Ia juga menegaskan dengan penguatan pertahanan siber, TNI tidak akan mengambil alih tugas lembaga lain tetapi akan beroperasi dalam lingkup pertahanan negara dan pada konteks keamanan nasional yang beririsan dengan kedaulatan negara.
Kominfodigi tetap bertanggung jawab atas regulasi dan pengelolaan infrastruktur digital nasional, sementara BSSN berfokus pada pengamanan siber secara nasional, dan Polri menangani aspek penegakan hukum.
Koordinasi lintas lembaga, lanjut dia, akan diperkuat agar tugas masing-masing tetap berjalan optimal tanpa tumpang tindih.
“Semua tindakan yang dilakukan TNI nantinya akan tetap berada dalam kerangka hukum dan sesuai dengan aturan perundang-undangan yang berlaku. Setiap operasi pertahanan siber yang dilakukan akan dikoordinasikan dengan instansi terkait agar tetap transparan dan tidak melanggar hak masyarakat dalam mengakses informasi,” ungkap dia.
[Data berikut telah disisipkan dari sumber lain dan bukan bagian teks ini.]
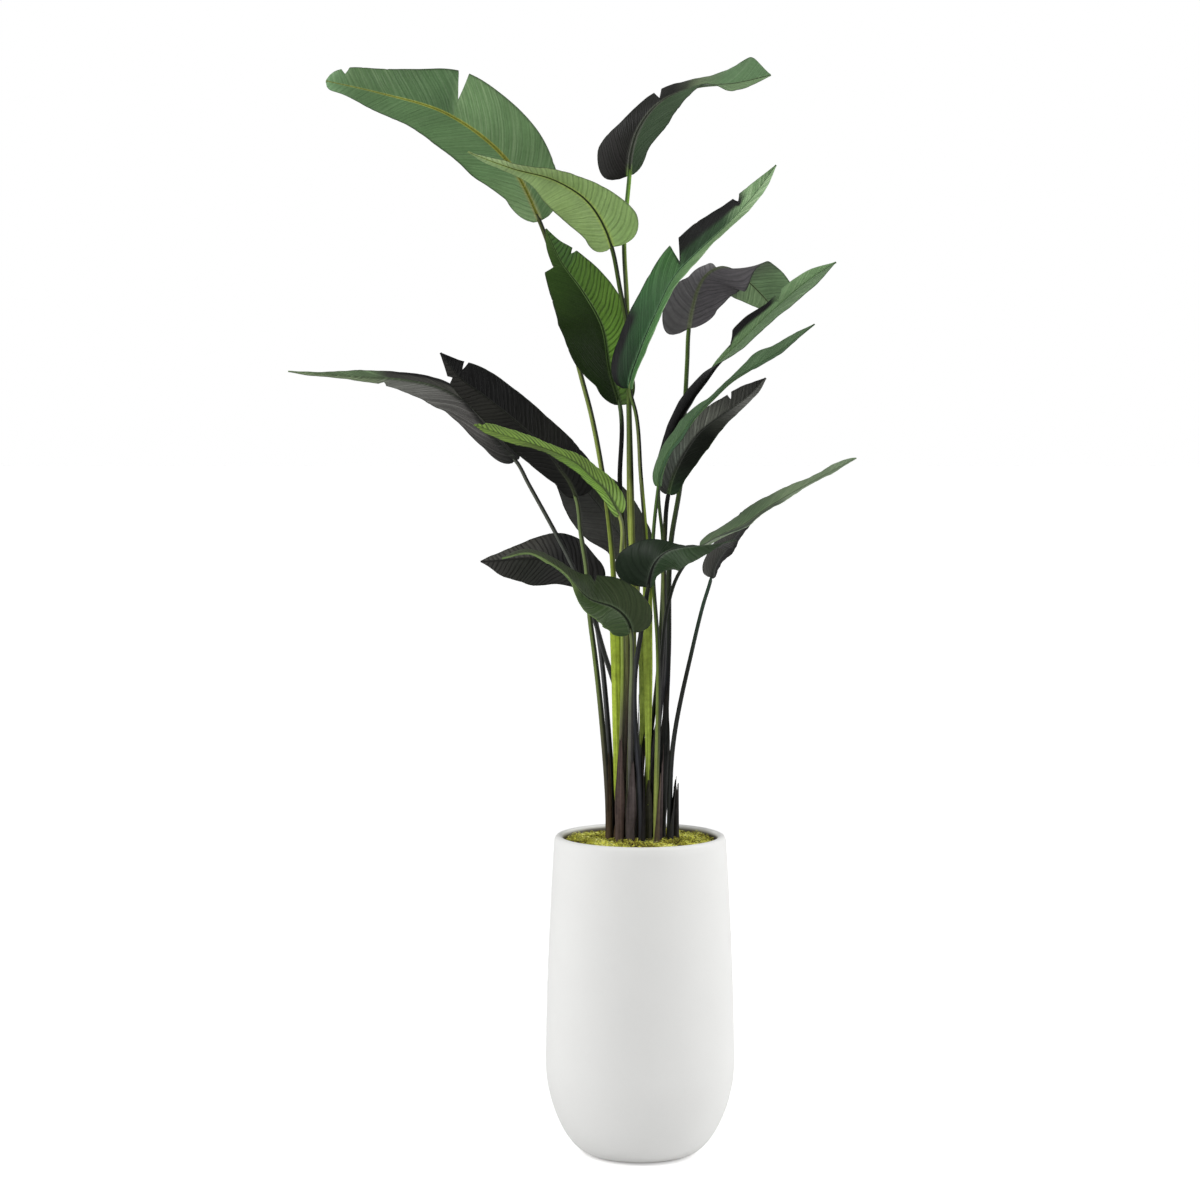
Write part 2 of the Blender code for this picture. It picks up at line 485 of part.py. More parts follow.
def frond_rings(frond):
    """Rings of 14 points: seven across the top face from left to right, and seven back across the underside.

    On the stem a ring is an oval with a groove. On the blade each half leaves the rib at its own angle, as
    a straight line of the half width, and the underside is the same line moved down by the thickness.
    """
    centre, tangent, side, toward, roll, fold, share, along = frond_stations(frond)
    count = len(centre)
    stem_count = int(np.sum(share == 0))
    top = np.zeros((count, 7, 3))
    bottom = np.zeros((count, 7, 3))
    blade_share = share[stem_count:]

    width = (STEM_WIDTH_FOOT + (STEM_WIDTH_TOP - STEM_WIDTH_FOOT) * along) / 2
    depth = width * STEM_DEPTH_SHARE
    lift = np.cos(roll)[:, None] * toward - np.sin(roll)[:, None] * side
    across = np.cos(roll)[:, None] * side + np.sin(roll)[:, None] * toward
    for column, (angle, cut) in enumerate(zip(np.radians(STEM_RING_ANGLES), STEM_RING_GROOVE)):
        out = width[:, None] * np.cos(angle) * across
        top[:, column] = centre + out + (depth * (np.sin(angle) - STEM_GROOVE * cut))[:, None] * lift
        bottom[:, column] = centre + out - (depth * np.sin(angle))[:, None] * lift

    here = slice(stem_count, None)
    rib = RIB_HALF_WIDTH_TIP + (STEM_WIDTH_TOP / 2 - RIB_HALF_WIDTH_TIP) * (1 - blade_share) ** RIB_TAPER
    thick = BLADE_THICKNESS / 2
    halves = (("left", -1, (0, 1, 2)), ("right", 1, (6, 5, 4)))
    for (half, sign, columns), drop in zip(halves, frond.get("lobes", (1, 1))):
        reach = tear_reach(frond, blade_share, half)
        half_width = np.maximum(outline(frond, blade_share, half), rib + LEAST_HALF_WIDTH)
        turn = fold[here] + sign * roll[here]
        outward = sign * np.cos(turn)[:, None] * side[here] + np.sin(turn)[:, None] * toward[here]
        normal = -sign * np.sin(turn)[:, None] * side[here] + np.cos(turn)[:, None] * toward[here]
        slant = vein_slant(blade_share, drop)
        for column, spread in zip(columns, (1.0, MIDDLE_COLUMN, None)):
            if spread is None:
                distance = rib
            else:
                distance = rib + (half_width - rib) * spread * reach
            forward = (slant * distance)[:, None] * tangent[here]
            ripple = MARGIN_WAVE * np.sin(2 * math.pi * WAVES_PER_BLADE * blade_share + WAVE_START[half])
            ripple = ripple * (distance / half_width) ** 2 * np.clip((1 - blade_share) * 6, 0, 1)
            place = centre[here] + distance[:, None] * outward + forward + ripple[:, None] * normal
            top[here, column] = place + thick * normal
            bottom[here, column] = place - thick * normal
    middle = np.cos(roll[here])[:, None] * toward[here] - np.sin(roll[here])[:, None] * side[here]
    top[here, 3] = centre[here] + (thick - RIB_CHANNEL_SHARE * rib)[:, None] * middle
    bottom[here, 3] = centre[here] - (thick + RIB_DEPTH_SHARE * rib)[:, None] * middle
    return top, bottom


def loft_faces(stations):
    """Triangles over a frond's rings. Both faces of the blade are split along the same lines."""
    faces = []
    for row in range(stations - 1):
        low = row * 14
        high = low + 14
        for column in range(6):
            left, right = column, column + 1
            under_left, under_right = 13 - column, 12 - column
            if column < 3:
                faces += [(low + left, low + right, high + left), (low + right, high + right, high + left)]
                faces += [(low + under_right, low + under_left, high + under_left),
                          (low + under_right, high + under_left, high + under_right)]
            else:
                faces += [(low + left, low + right, high + right), (low + left, high + right, high + left)]
                faces += [(low + under_right, low + under_left, high + under_right),
                          (low + under_left, high + under_left, high + under_right)]
        for edge, following in ((6, 7), (13, 0)):
            faces.append((low + edge, low + following, high + following))
            faces.append((low + edge, high + following, high + edge))
    last = (stations - 1) * 14
    for column in range(6):
        left, right, under_left, under_right = column, column + 1, 13 - column, 12 - column
        faces += [(left, under_left, under_right), (left, under_right, right)]
        faces.append((last + left, last + right, last + under_right))
        faces.append((last + left, last + under_right, last + under_left))
    return faces


def make_frond(name, frond, material, group):
    """One frond: stem, rib and blade as a single closed loft between its unlike rings."""
    top, bottom = frond_rings(frond)
    rings = np.concatenate([top, bottom[:, ::-1]], axis=1)
    return make_object(name, rings.reshape(-1, 3), loft_faces(len(rings)), material, group)


def make_stub(name, stub, material, group):
    """A cut sheath stub: a tapering oval, standing in the soil, with a slanted cut."""
    x, y = stub["foot"]
    mesh = bmesh.new()
    bmesh.ops.create_cone(mesh, cap_ends=True, segments=STUB_SIDES, radius1=stub["width"] / 2,
                          radius2=stub["width"] * STUB_TOP_SHARE, depth=stub["top"] - STEM_FOOT_Z)
    for vertex in mesh.verts:
        if vertex.co.z > 0:
            vertex.co.z += vertex.co.x * STUB_CUT_SLOPE
        vertex.co.x += x
        vertex.co.y = vertex.co.y * STEM_DEPTH_SHARE + y
        vertex.co.z += (stub["top"] + STEM_FOOT_Z) / 2
    data = bpy.data.meshes.new(name)
    mesh.to_mesh(data)
    mesh.free()
    return link_mesh(name, data, material, group)


def add_hole_cutters(group):
    """Plain round cutters, a little wider than each stem's foot, from just under it to above the moss."""
    feet = [(name, frond["foot"], STEM_WIDTH_FOOT / 2) for name, frond in FRONDS.items()]
    feet += [(name, stub["foot"], stub["width"] / 2) for name, stub in STUBS.items()]
    bottom = STEM_FOOT_Z - GAP
    depth = HOLE_TOP - bottom
    for name, (x, y), radius in feet:
        mesh = bmesh.new()
        bmesh.ops.create_cone(mesh, cap_ends=True, segments=HOLE_SIDES, radius1=radius + HOLE_CLEARANCE,
                              radius2=radius + HOLE_CLEARANCE, depth=depth)
        bmesh.ops.translate(mesh, verts=mesh.verts, vec=(x, y, bottom + depth / 2))
        data = bpy.data.meshes.new("hole_" + name)
        mesh.to_mesh(data)
        mesh.free()
        cutter = bpy.data.objects.new("hole_" + name, data)
        cutter.hide_render = True
        cutter.display_type = "WIRE"
        group.objects.link(cutter)


def cut_holes(item, cutters):
    """Cut every stem's hole out of a solid with one exact Boolean on the cutters' collection."""
    cut = item.modifiers.new("stem_holes", "BOOLEAN")
    cut.operation = "DIFFERENCE"
    cut.operand_type = "COLLECTION"
    cut.collection = cutters
    cut.solver = "EXACT"


def make_soil(material, group, cutters):
    """The soil: it fills the planter from its floor, a hair inside the wall."""
    clear = SOIL_WALL_CLEARANCE
    profile = [(0.0, SOIL_TOP)]
    profile += [(pot_inner_radius(h) - clear, h) for h in reversed(INNER_ROWS) if h <= SOIL_TOP]
    profile += [(floor_radius() - clear, POT_FLOOR + GAP), (0.0, POT_FLOOR + GAP)]
    soil = turned("soil", profile, material, group)
    cut_holes(soil, cutters)
    return soil


def moss_height(radius, angle):
    """Height of the moss: a low dome with soft lumps, which start from its middle."""
    reach = pot_inner_radius(MOSS_EDGE_HEIGHT) - MOSS_WALL_CLEARANCE
    share = radius / reach
    lumps = (np.sin(3 * angle + 7 * share) + np.sin(5 * angle - 9 * share + 1.3)
             + np.sin(8 * angle + 4 * share + 2.1)) / 3
    return MOSS_EDGE_HEIGHT + MOSS_DOME * (1 - share ** 2) + MOSS_RELIEF * lumps * np.clip(share * 4, 0, 1)


def make_moss(material, group, cutters):
    """The moss: a disc on the soil with a lumpy top, worked out ring by ring."""
    reach = pot_inner_radius(MOSS_EDGE_HEIGHT) - MOSS_WALL_CLEARANCE
    rng = np.random.default_rng(MOSS_SEED)
    count = POT_SEGMENTS
    bottom_z = SOIL_TOP + GAP
    vertices = [(0.0, 0.0, moss_height(0.0, 0.0))]
    angles = np.arange(count) * 2 * math.pi / count
    for ring in range(1, MOSS_RINGS + 1):
        radius = reach * (ring / MOSS_RINGS) ** 0.8
        jitter = rng.uniform(-1, 1, count) * MOSS_RELIEF * 0.5 * (ring < MOSS_RINGS)
        heights = moss_height(np.full(count, radius), angles) + jitter
        vertices += list(zip(radius * np.cos(angles), radius * np.sin(angles), heights))
    under = pot_inner_radius(SOIL_TOP) - MOSS_WALL_CLEARANCE
    vertices += list(zip(under * np.cos(angles), under * np.sin(angles), np.full(count, bottom_z)))
    vertices.append((0.0, 0.0, bottom_z))
    faces = []
    for k in range(count):
        following = (k + 1) % count
        faces.append((0, 1 + k, 1 + following))
        for ring in range(MOSS_RINGS):
            low = 1 + ring * count
            high = low + count
            faces += [(low + k, high + k, high + following), (low + k, high + following, low + following)]
        last = 1 + MOSS_RINGS * count
        faces.append((last + count, last + following, last + k))
    moss = make_object("moss", vertices, faces, material, group)
    cut_holes(moss, cutters)
    return moss


def frond_finish(name):
    """The name of a frond's finish."""
    if name in LIGHT_FRONDS:
        return "leaf_light"
    return "leaf_dark" if name in DARK_FRONDS else "leaf_green"


def main():
    """Build the whole plant."""
    clear_scene()
    parts = make_collection("potted_travelers_palm")
    cutters = make_collection("cutters")
    finish = {name: make_material(name) for name in FINISHES}
    add_hole_cutters(cutters)
    make_planter(finish["pot_white"], parts)
    make_soil(finish["soil_brown"], parts, cutters)
    make_moss(finish["moss_green"], parts, cutters)
    for name, frond in FRONDS.items():
        make_frond(name, frond, finish[frond_finish(name)], parts)
    for name, stub in STUBS.items():
        make_stub(name, stub, finish["sheath_brown"], parts)


main()
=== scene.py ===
"""Looks of a potted travelers palm: planter, soil, moss, eighteen fronds, and the sheaths at the feet of the stems.

Metres, +Z up, the same frame as the solids. A frond is a stem tube and a blade. Both follow one smooth path,
and the blade is a grid of two parameters: the share along the rib, and the share from the rib to the margin.
Colours are red, green and blue from 0 to 255, as the eye sees them.
"""
import math

import bpy
import numpy as np
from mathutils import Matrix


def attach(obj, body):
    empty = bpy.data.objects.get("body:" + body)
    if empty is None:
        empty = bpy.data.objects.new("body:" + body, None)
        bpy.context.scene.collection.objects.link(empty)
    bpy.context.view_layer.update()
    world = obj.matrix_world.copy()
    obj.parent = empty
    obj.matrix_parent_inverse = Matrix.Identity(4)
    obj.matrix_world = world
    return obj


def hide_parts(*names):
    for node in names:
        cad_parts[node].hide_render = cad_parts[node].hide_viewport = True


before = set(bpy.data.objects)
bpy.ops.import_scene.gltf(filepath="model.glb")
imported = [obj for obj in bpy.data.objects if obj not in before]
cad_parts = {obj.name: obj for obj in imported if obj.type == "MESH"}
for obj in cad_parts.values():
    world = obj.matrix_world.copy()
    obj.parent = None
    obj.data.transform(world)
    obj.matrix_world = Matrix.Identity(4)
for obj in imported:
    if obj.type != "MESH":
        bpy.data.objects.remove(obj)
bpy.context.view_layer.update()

# Planter: its outside as the solid has it, the rows of its profile, and its finish
POT_HEIGHT = 0.627
POT_BASE_RADIUS = 0.097
POT_BELLY_RADIUS = 0.1855
POT_BELLY_HEIGHT = 0.173
POT_RIM_RADIUS = 0.1675
POT_WALL = 0.0165
BOWL_RISE = 1.7
BOWL_ROUNDNESS = 1.8
SHOULDER_ROUNDNESS = 1.6
POT_SEGMENTS = 160
POT_INSIDE_Z = 0.560
INSIDE_ROWS = 12
RIM_ROWS = 17
OUTSIDE_ROWS = 44
CLOSER_ROWS_Z = 0.20
CLOSER_ROWS = 1.6
LOWEST_ROW_Z = 0.0016
UNSHADED_ROWS = (-2, 3)
FOOT_INSETS = (0.0005, 0.004)
FOOT_HEIGHTS = (0.0004, 0.0)
GLAZE_WHITE = (236, 236, 234)
GLAZE_ROUGHNESS = 0.58
# the inner wall below the rim, painted dark as shade
INNER_WALL_SHADE_COLOUR = (58, 48, 42)
# the brownish darkening at the foot and how high it reaches: painted contact shadow
FOOT_SHADE_COLOUR = (150, 136, 118)
FOOT_SHADE_HEIGHT = 0.012

# Moss and soil. Sizes, heights, lengths, rises and thicknesses are the least and the most. MOSS_LUMPS and
# MOSS_PATCHES are rows for waves(). SINK says how far the bed and the fibres start below the moss's height.
MOSS_EDGE_HEIGHT = 0.612
MOSS_DOME = 0.008
MOSS_RELIEF = 0.0022
MOSS_UNDERSIDE = 0.5963
MOSS_WALL_CLEARANCE = 0.0010
MOSS_LUMPS = ((3, 7, 0), (5, -9, 1.3), (8, 4, 2.1))
LUMPS_START = 0.25
FIRST_RING = 0.002
MOSS_RINGS = 60
MOSS_SEGMENTS = 200
MOSS_SEED = 11
BED_SINK = 0.001
MOSS_TUFTS = 420
TUFT_EDGE = (0, -0.006)
TUFT_SIZES = (0.004, 0.011)
TUFT_HEIGHTS = (-0.0022, 0.0034)
MOSS_FIBRES = 3400
FIBRE_CLEARANCE = 0.004
FIBRE_SINK = 0.0009
FIBRE_STEPS = 6
FIBRE_LENGTHS = (0.008, 0.022)
FIBRE_RISES = (0.0015, 0.0065)
FIBRE_CURL = 2.2
FIBRE_THICKNESSES = (0.00035, 0.00075)
FIBRE_TAPER = 0.6
MOSS_PATCHES = ((61, 17, 1), (-29, 43, 2.2), (77.6, 71, 4))
MOSS_PATCH_STRENGTH = 0.40
MOSS_TONE_STRENGTH = 0.9
MOSS_MIDDLE = 0.46
BED_TONE = 0.40
BED_SPECKLE = 0.2
SPECKLE_RATES = (311, 287)
MOSS_TONES = ((0, (44, 33, 20)), (0.22, (130, 116, 48)), (0.42, (208, 206, 80)), (0.7, (240, 242, 112)),
              (1, (252, 252, 168)))
SOIL_DARK = (34, 26, 18)
SOIL_LIGHT = (92, 72, 52)

# Stems. The border between the painted lit side and the painted shaded side is a ramp across the part that the viewer
# sees.
STEM_FOOT_Z = 0.520
STEM_STRAIGHT_Z = 0.600
STEM_LEAVES_SOIL_Z = 0.660
STEM_WIDTH_FOOT = 0.0130
STEM_WIDTH_TOP = 0.0086
STEM_DEPTH_SHARE = 0.82
STEM_GROOVE = 0.30
STEM_GROOVE_WIDTH = 0.55
STEM_GROOVE_DEEPENS = (0.1875, 0.8125)
STEM_SIDES = 20
STEM_START_Z = 0.575
STEM_END_SHARE = 0.035
STEM_LEAST_ROWS = 24
STEM_ROW_STEP = 0.012
STEM_BLUNT_END = 0.05
STEM_LIGHT_SHADE_BORDER = (-0.15, 0.3)
PATH_SAMPLES = 24
TANGENT_STEP = 0.004
VIEWER_SIDE = (0.0, -1.0, 0.0)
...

“Pada prinsipnya pelibatan TNI dalam ranah pertahanan siber adalah sejalan dengan amanah konstitusi untuk menjaga kedaulatan negara, keutuhan wilayah, dan keselamatan bangsa Indonesia,” pungkasnya.
Sebagai catatan, revisi Undang-Undang Nomor 34 tahun 2004 tentang TNI (revisi UU TNI) memberikan tugas baru untuk TNI dalam menangani ancaman siber melalui Operasi Militer Selain Perang (OMSP).
Hal tersebut termuat pada Pasal 7 ayat (2) angka 15 tentang tugas pokok TNI yang dilakukan dengan operasi militer selain perang (OMSP) sebagaimana termuat draf revisi UU TNI baru, yang diterima.
Dalam draf UU TNI baru khususnya pada bagian penjelasan angka 15 juga disebutkan yang dimaksud dengan “membantu dalam upaya menanggulangi ancaman siber” adalah TNI berperan serta dalam upaya menanggulangi ancaman siber pada sektor pertahanan (cyber defense).
Tugas pokok baru dalam revisi UU TNI tersebut pun menimbulkan kekhawatiran sebagian kelompok masyarakat khususnya para pegiat demokrasi dan juga mereka yang menaruh perhatian pada isu-isu kebebasan berekspresi di media sosial.